Into these fraught meanings entered the camera. Years before, in her great collection On Photography, Sontag had called it a “predatory weapon” and said that “there is aggression implicit in every use of the camera”. Now, she saw the Abu Ghraib pictures being made by people who recorded torture exactly as they recorded everything else.
“Andy Warhol’s ideal of filming real events in real time – life isn’t edited, why should its record be edited? – has become a norm,” she wrote. “Here I am – waking and yawning and stretching, brushing my teeth, making breakfast, getting the kids off to school.” The camera made all events equal: “The distinction between photograph and reality – as between spin and policy – can easily evaporate.” As Warhol had predicted, it made people equal to their metaphors. “The photographs are us,” she wrote.
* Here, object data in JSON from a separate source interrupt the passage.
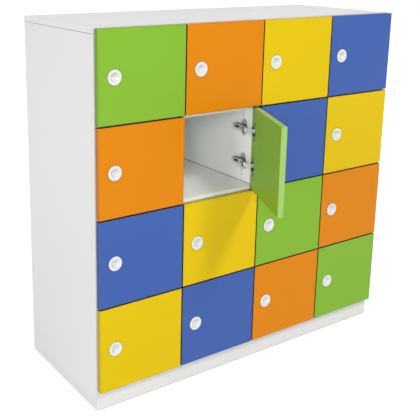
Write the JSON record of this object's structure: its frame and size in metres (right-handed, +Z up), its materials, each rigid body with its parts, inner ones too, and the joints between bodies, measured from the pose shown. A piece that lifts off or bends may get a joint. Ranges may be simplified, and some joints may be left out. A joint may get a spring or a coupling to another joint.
{
  "type": "student locker",
  "caption": "Free-standing cabinet of sixteen compartments behind coloured overlay doors, each with a recessed finger pull and two concealed cup hinges",
  "frame": {"origin": "on the floor, under the middle of the cabinet's width and depth (without its doors)", "axes": "+X to the right along the front, +Y to the back, +Z up; the doors face -Y"},
  "size_m": [1.2, 0.7285, 1.17],
  "materials": {
    "board_white": "white melamine facing, satin, fine pearl texture",
    "door_green": "lime green melamine facing, satin",
    "door_orange": "orange melamine facing, satin",
    "door_yellow": "yellow melamine facing, satin",
    "door_blue": "blue melamine facing, satin",
    "pull_white": "moulded white plastic, gloss",
    "hinge_steel": "nickel-plated pressed steel",
    "screw_steel": "zinc-plated steel",
    "dowel_wood": "fluted beech",
    "back_white": "white faced hardboard, satin"
  },
  "bodies": {
    "root": {"left_side_panel": "board_white", "right_side_panel": "board_white", "top_panel": "board_white", "bottom_panel": "board_white", "dividers": "board_white", "shelves": "board_white", "back_panel": "back_white", "plinth": "board_white", "dowels": "dowel_wood", "hinge_plates": "hinge_steel", "hinge_arms": "hinge_steel", "hinge_screws": "screw_steel"},
    "links_r1c1": {"links_r1c1": "hinge_steel"},
    "door_r1c1": {"door_r1c1": "door_green", "fittings_r1c1": "pull_white"},
    "links_r1c2": {"links_r1c2": "hinge_steel"},
    "door_r1c2": {"door_r1c2": "door_orange", "fittings_r1c2": "pull_white"},
    "links_r1c3": {"links_r1c3": "hinge_steel"},
    "door_r1c3": {"door_r1c3": "door_yellow", "fittings_r1c3": "pull_white"},
    "links_r1c4": {"links_r1c4": "hinge_steel"},
    "door_r1c4": {"door_r1c4": "door_blue", "fittings_r1c4": "pull_white"},
    "links_r2c1": {"links_r2c1": "hinge_steel"},
    "door_r2c1": {"door_r2c1": "door_orange", "fittings_r2c1": "pull_white"},
    "links_r2c2": {"links_r2c2": "hinge_steel"},
    "door_r2c2": {"door_r2c2": "door_green", "fittings_r2c2": "pull_white"},
    "links_r2c3": {"links_r2c3": "hinge_steel"},
    "door_r2c3": {"door_r2c3": "door_blue", "fittings_r2c3": "pull_white"},
    "links_r2c4": {"links_r2c4": "hinge_steel"},
    "door_r2c4": {"door_r2c4": "door_yellow", "fittings_r2c4": "pull_white"},
    "links_r3c1": {"links_r3c1": "hinge_steel"},
    "door_r3c1": {"door_r3c1": "door_blue", "fittings_r3c1": "pull_white"},
    "links_r3c2": {"links_r3c2": "hinge_steel"},
    "door_r3c2": {"door_r3c2": "door_yellow", "fittings_r3c2": "pull_white"},
    "links_r3c3": {"links_r3c3": "hinge_steel"},
    "door_r3c3": {"door_r3c3": "door_green", "fittings_r3c3": "pull_white"},
    "links_r3c4": {"links_r3c4": "hinge_steel"},
    "door_r3c4": {"door_r3c4": "door_orange", "fittings_r3c4": "pull_white"},
    "links_r4c1": {"links_r4c1": "hinge_steel"},
    "door_r4c1": {"door_r4c1": "door_yellow", "fittings_r4c1": "pull_white"},
    "links_r4c2": {"links_r4c2": "hinge_steel"},
    "door_r4c2": {"door_r4c2": "door_blue", "fittings_r4c2": "pull_white"},
    "links_r4c3": {"links_r4c3": "hinge_steel"},
    "door_r4c3": {"door_r4c3": "door_orange", "fittings_r4c3": "pull_white"},
    "links_r4c4": {"links_r4c4": "hinge_steel"},
    "door_r4c4": {"door_r4c4": "door_green", "fittings_r4c4": "pull_white"}
  },
  "joints": [
    {"name": "links_r1c1_arm_pin", "type": "hinge", "parent": "root", "child": "links_r1c1", "pos_m": [-0.336, -0.212, 1.032], "axis": [0, 0, 1], "range_deg": [-30.45, 0]},
    {"name": "door_r1c1_swing", "type": "hinge", "parent": "links_r1c1", "child": "door_r1c1", "pos_m": [-0.312, -0.233, 1.032], "axis": [0, 0, 1], "range_deg": [0, 135.45]},
    {"name": "links_r1c2_arm_pin", "type": "hinge", "parent": "root", "child": "links_r1c2", "pos_m": [-0.036, -0.212, 1.032], "axis": [0, 0, 1], "range_deg": [-30.45, 0]},
    {"name": "door_r1c2_swing", "type": "hinge", "parent": "links_r1c2", "child": "door_r1c2", "pos_m": [-0.012, -0.233, 1.032], "axis": [0, 0, 1], "range_deg": [0, 135.45]},
    {"name": "links_r1c3_arm_pin", "type": "hinge", "parent": "root", "child": "links_r1c3", "pos_m": [0.264, -0.212, 1.032], "axis": [0, 0, 1], "range_deg": [-30.45, 0]},
    {"name": "door_r1c3_swing", "type": "hinge", "parent": "links_r1c3", "child": "door_r1c3", "pos_m": [0.288, -0.233, 1.032], "axis": [0, 0, 1], "range_deg": [0, 135.45]},
    {"name": "links_r1c4_arm_pin", "type": "hinge", "parent": "root", "child": "links_r1c4", "pos_m": [0.564, -0.212, 1.032], "axis": [0, 0, 1], "range_deg": [-30.45, 0]},
    {"name": "door_r1c4_swing", "type": "hinge", "parent": "links_r1c4", "child": "door_r1c4", "pos_m": [0.588, -0.233, 1.032], "axis": [0, 0, 1], "range_deg": [0, 135.45]},
    {"name": "links_r2c1_arm_pin", "type": "hinge", "parent": "root", "child": "links_r2c1", "pos_m": [-0.336, -0.212, 0.756], "axis": [0, 0, 1], "range_deg": [-30.45, 0]},
    {"name": "door_r2c1_swing", "type": "hinge", "parent": "links_r2c1", "child": "door_r2c1", "pos_m": [-0.312, -0.233, 0.756], "axis": [0, 0, 1], "range_deg": [0, 135.45]},
    {"name": "links_r2c2_arm_pin", "type": "hinge", "parent": "root", "child": "links_r2c2", "pos_m": [-0.036, -0.212, 0.756], "axis": [0, 0, 1], "range_deg": [-11.6, 18.85]},
    {"name": "door_r2c2_swing", "type": "hinge", "parent": "links_r2c2", "child": "door_r2c2", "pos_m": [-0.02007, -0.23963, 0.756], "axis": [0, 0, 1], "range_deg": [-83.85, 51.6]},
    {"name": "links_r2c3_arm_pin", "type": "hinge", "parent": "root", "child": "links_r2c3", "pos_m": [0.264, -0.212, 0.756], "axis": [0, 0, 1], "range_deg": [-30.45, 0]},
    {"name": "door_r2c3_swing", "type": "hinge", "parent": "links_r2c3", "child": "door_r2c3", "pos_m": [0.288, -0.233, 0.756], "axis": [0, 0, 1], "range_deg": [0, 135.45]},
    {"name": "links_r2c4_arm_pin", "type": "hinge", "parent": "root", "child": "links_r2c4", "pos_m": [0.564, -0.212, 0.756], "axis": [0, 0, 1], "range_deg": [-30.45, 0]},
    {"name": "door_r2c4_swing", "type": "hinge", "parent": "links_r2c4", "child": "door_r2c4", "pos_m": [0.588, -0.233, 0.756], "axis": [0, 0, 1], "range_deg": [0, 135.45]},
    {"name": "links_r3c1_arm_pin", "type": "hinge", "parent": "root", "child": "links_r3c1", "pos_m": [-0.336, -0.212, 0.48], "axis": [0, 0, 1], "range_deg": [-30.45, 0]},
    {"name": "door_r3c1_swing", "type": "hinge", "parent": "links_r3c1", "child": "door_r3c1", "pos_m": [-0.312, -0.233, 0.48], "axis": [0, 0, 1], "range_deg": [0, 135.45]},
    {"name": "links_r3c2_arm_pin", "type": "hinge", "parent": "root", "child": "links_r3c2", "pos_m": [-0.036, -0.212, 0.48], "axis": [0, 0, 1], "range_deg": [-30.45, 0]},
    {"name": "door_r3c2_swing", "type": "hinge", "parent": "links_r3c2", "child": "door_r3c2", "pos_m": [-0.012, -0.233, 0.48], "axis": [0, 0, 1], "range_deg": [0, 135.45]},
    {"name": "links_r3c3_arm_pin", "type": "hinge", "parent": "root", "child": "links_r3c3", "pos_m": [0.264, -0.212, 0.48], "axis": [0, 0, 1], "range_deg": [-30.45, 0]},
    {"name": "door_r3c3_swing", "type": "hinge", "parent": "links_r3c3", "child": "door_r3c3", "pos_m": [0.288, -0.233, 0.48], "axis": [0, 0, 1], "range_deg": [0, 135.45]},
    {"name": "links_r3c4_arm_pin", "type": "hinge", "parent": "root", "child": "links_r3c4", "pos_m": [0.564, -0.212, 0.48], "axis": [0, 0, 1], "range_deg": [-30.45, 0]},
    {"name": "door_r3c4_swing", "type": "hinge", "parent": "links_r3c4", "child": "door_r3c4", "pos_m": [0.588, -0.233, 0.48], "axis": [0, 0, 1], "range_deg": [0, 135.45]},
    {"name": "links_r4c1_arm_pin", "type": "hinge", "parent": "root", "child": "links_r4c1", "pos_m": [-0.336, -0.212, 0.204], "axis": [0, 0, 1], "range_deg": [-30.45, 0]},
    {"name": "door_r4c1_swing", "type": "hinge", "parent": "links_r4c1", "child": "door_r4c1", "pos_m": [-0.312, -0.233, 0.204], "axis": [0, 0, 1], "range_deg": [0, 135.45]},
    {"name": "links_r4c2_arm_pin", "type": "hinge", "parent": "root", "child": "links_r4c2", "pos_m": [-0.036, -0.212, 0.204], "axis": [0, 0, 1], "range_deg": [-30.45, 0]},
    {"name": "door_r4c2_swing", "type": "hinge", "parent": "links_r4c2", "child": "door_r4c2", "pos_m": [-0.012, -0.233, 0.204], "axis": [0, 0, 1], "range_deg": [0, 135.45]},
    {"name": "links_r4c3_arm_pin", "type": "hinge", "parent": "root", "child": "links_r4c3", "pos_m": [0.264, -0.212, 0.204], "axis": [0, 0, 1], "range_deg": [-30.45, 0]},
    {"name": "door_r4c3_swing", "type": "hinge", "parent": "links_r4c3", "child": "door_r4c3", "pos_m": [0.288, -0.233, 0.204], "axis": [0, 0, 1], "range_deg": [0, 135.45]},
    {"name": "links_r4c4_arm_pin", "type": "hinge", "parent": "root", "child": "links_r4c4", "pos_m": [0.564, -0.212, 0.204], "axis": [0, 0, 1], "range_deg": [-30.45, 0]},
    {"name": "door_r4c4_swing", "type": "hinge", "parent": "links_r4c4", "child": "door_r4c4", "pos_m": [0.588, -0.233, 0.204], "axis": [0, 0, 1], "range_deg": [0, 135.45]}
  ],
  "couplings": [
    {"joint": "links_r1c1_arm_pin", "follows": "door_r1c1_swing", "ratio": -0.22481},
    {"joint": "links_r1c2_arm_pin", "follows": "door_r1c2_swing", "ratio": -0.22481},
    {"joint": "links_r1c3_arm_pin", "follows": "door_r1c3_swing", "ratio": -0.22481},
    {"joint": "links_r1c4_arm_pin", "follows": "door_r1c4_swing", "ratio": -0.22481},
    {"joint": "links_r2c1_arm_pin", "follows": "door_r2c1_swing", "ratio": -0.22481},
    {"joint": "links_r2c2_arm_pin", "follows": "door_r2c2_swing", "ratio": -0.22481},
    {"joint": "links_r2c3_arm_pin", "follows": "door_r2c3_swing", "ratio": -0.22481},
    {"joint": "links_r2c4_arm_pin", "follows": "door_r2c4_swing", "ratio": -0.22481},
    {"joint": "links_r3c1_arm_pin", "follows": "door_r3c1_swing", "ratio": -0.22481},
    {"joint": "links_r3c2_arm_pin", "follows": "door_r3c2_swing", "ratio": -0.22481},
    {"joint": "links_r3c3_arm_pin", "follows": "door_r3c3_swing", "ratio": -0.22481},
    {"joint": "links_r3c4_arm_pin", "follows": "door_r3c4_swing", "ratio": -0.22481},
    {"joint": "links_r4c1_arm_pin", "follows": "door_r4c1_swing", "ratio": -0.22481},
    {"joint": "links_r4c2_arm_pin", "follows": "door_r4c2_swing", "ratio": -0.22481},
    {"joint": "links_r4c3_arm_pin", "follows": "door_r4c3_swing", "ratio": -0.22481},
    {"joint": "links_r4c4_arm_pin", "follows": "door_r4c4_swing", "ratio": -0.22481}
  ]
}
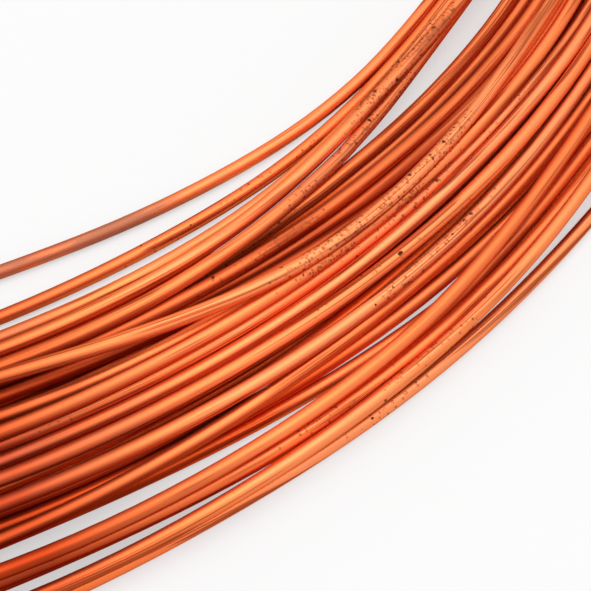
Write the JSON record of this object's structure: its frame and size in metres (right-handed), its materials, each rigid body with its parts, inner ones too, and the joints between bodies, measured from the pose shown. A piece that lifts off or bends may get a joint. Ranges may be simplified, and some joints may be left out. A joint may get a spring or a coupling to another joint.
{
  "type": "wire coil",
  "caption": "Loose coil of bare round copper wire lying flat, with an open bore; raw stock to be drawn off or cut to length.",
  "frame": {"origin": "centre of the bore, on the plane that the coil lies on", "axes": "+Z is the coil's axis, up from the resting face; +X and +Y are two radii at right angles"},
  "size_m": [0.3229, 0.323, 0.0084],
  "materials": {
    "copper_wire": "satin, bare and lightly tarnished"
  },
  "bodies": {
    "root": {"wire_coil": "copper_wire"}
  },
  "joints": []
}
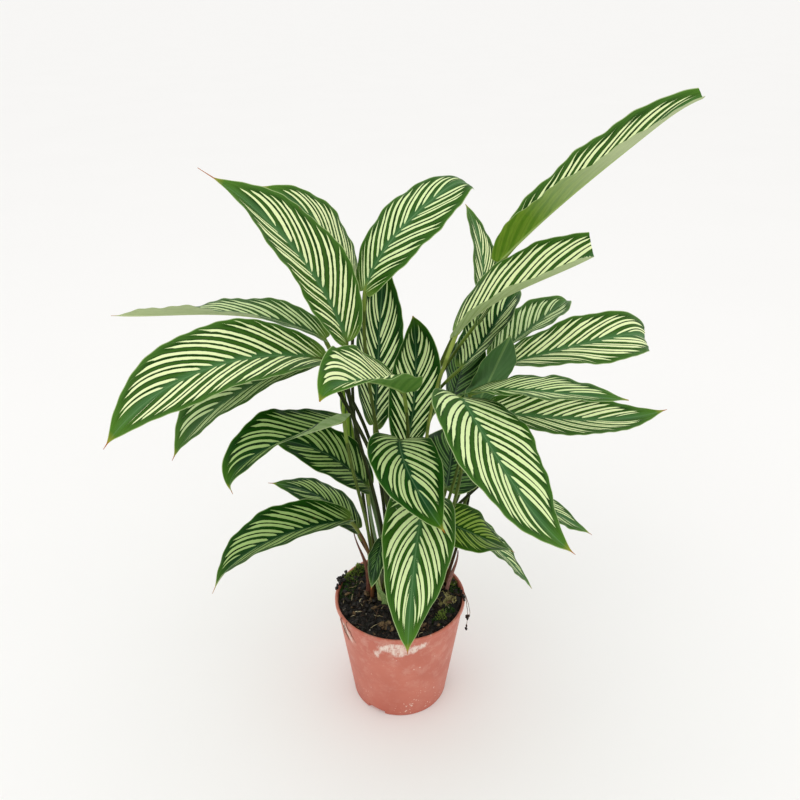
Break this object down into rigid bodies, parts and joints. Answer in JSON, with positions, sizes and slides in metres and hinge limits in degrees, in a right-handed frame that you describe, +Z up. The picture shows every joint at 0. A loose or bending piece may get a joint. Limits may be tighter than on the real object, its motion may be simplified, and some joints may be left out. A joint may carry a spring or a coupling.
{
  "type": "potted prayer plant",
  "caption": "Tapered nursery pot filled with soil, holding a clump of long-stalked leaves with waved edges and pale stripes along the side veins.",
  "frame": {"origin": "centre of the pot's underside, on the surface that it stands on", "axes": "+Z up; -Y towards the viewer of the picture; +X to the viewer's right"},
  "size_m": [0.4669, 0.2753, 0.5498],
  "materials": {
    "pot_plastic": "matt moulded plastic, terracotta pink, with a dried lime bloom below the rim",
    "peat": "moist crumbly peat with fibres, bark and moss",
    "leaf": "satin leaf, dark green with pale yellow-green stripes",
    "furled_leaf": "satin, yellow-green with dark stripes",
    "dry_sheath": "dry papery, reddish brown",
    "young_shoot": "satin, pale yellow-green"
  },
  "bodies": {
    "root": {"pot": "pot_plastic", "soil": "peat", "leaf_left_tall": "leaf", "leaf_left_tall_back": "leaf", "leaf_left_far": "leaf", "leaf_left_broad": "leaf", "leaf_left_broad_under": "leaf", "leaf_left_arched": "leaf", "leaf_left_middle": "leaf", "leaf_left_middle_back": "leaf", "leaf_left_low": "leaf", "leaf_left_low_back": "leaf", "leaf_centre_tall": "leaf", "leaf_centre_back": "leaf", "leaf_centre_upright": "leaf", "leaf_front_middle": "leaf", "leaf_front_low": "leaf", "leaf_front_small": "leaf", "leaf_centre_low_back": "leaf", "leaf_right_tallest": "leaf", "leaf_back_upright": "leaf", "leaf_right_folded": "leaf", "leaf_right_inner": "leaf", "leaf_right_inner_low": "leaf", "leaf_right_level_back": "leaf", "leaf_right_level": "leaf", "leaf_right_turned": "leaf", "leaf_right_flat": "leaf", "leaf_right_flat_back": "leaf", "leaf_right_broad": "leaf", "leaf_right_under": "leaf", "leaf_right_low": "leaf", "leaf_right_low_under": "leaf", "furled_leaf": "furled_leaf", "dry_sheath_left": "dry_sheath", "dry_sheath_right": "dry_sheath", "young_shoot": "young_shoot", "shoot_stub": "young_shoot"}
  },
  "joints": []
}
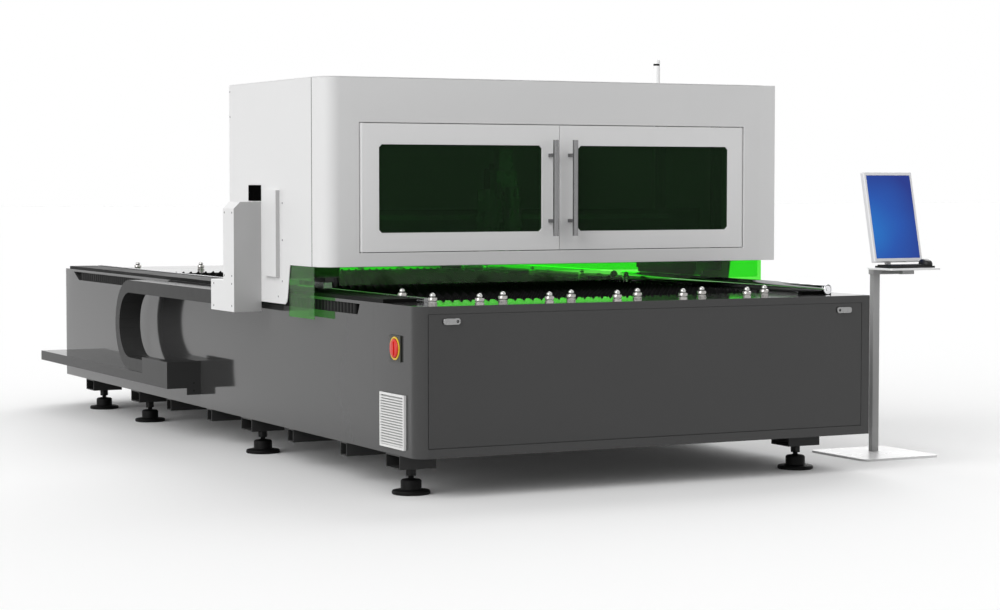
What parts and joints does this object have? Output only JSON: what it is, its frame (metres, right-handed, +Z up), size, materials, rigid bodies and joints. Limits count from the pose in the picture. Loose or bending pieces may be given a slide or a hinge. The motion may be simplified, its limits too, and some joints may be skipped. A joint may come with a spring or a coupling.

She admitted that there would be no “ecology of images” as she had once hoped, no way to check their proliferation. And so the image had to be made a positive weapon. Pictures had to be wielded against other pictures, as artists since Goya had endeavoured to do.
“The pictures will not go away,” she wrote. “That is the nature of the digital world in which we live … Up to then, there had been only words, which are easier to cover up in our age of infinite digital self-reproduction and self-dissemination, and so much easier to forget.”
Soon after the essay was published, Sontag elected to have a bone marrow transplant. “Torture is not too strong a word,” a friend of hers said. But her own bouts with the camera were not over. As she underwent the terrible treatment, her partner, Annie Leibovitz, was taking pictures of her: bloated, writhing, and then, finally, dead. When these pictures were published, after Sontag’s death, they ignited a fierce debate. The questions – about the ethics of photography, about how to regard the pain of others – were a homage to Sontag’s final thoughts.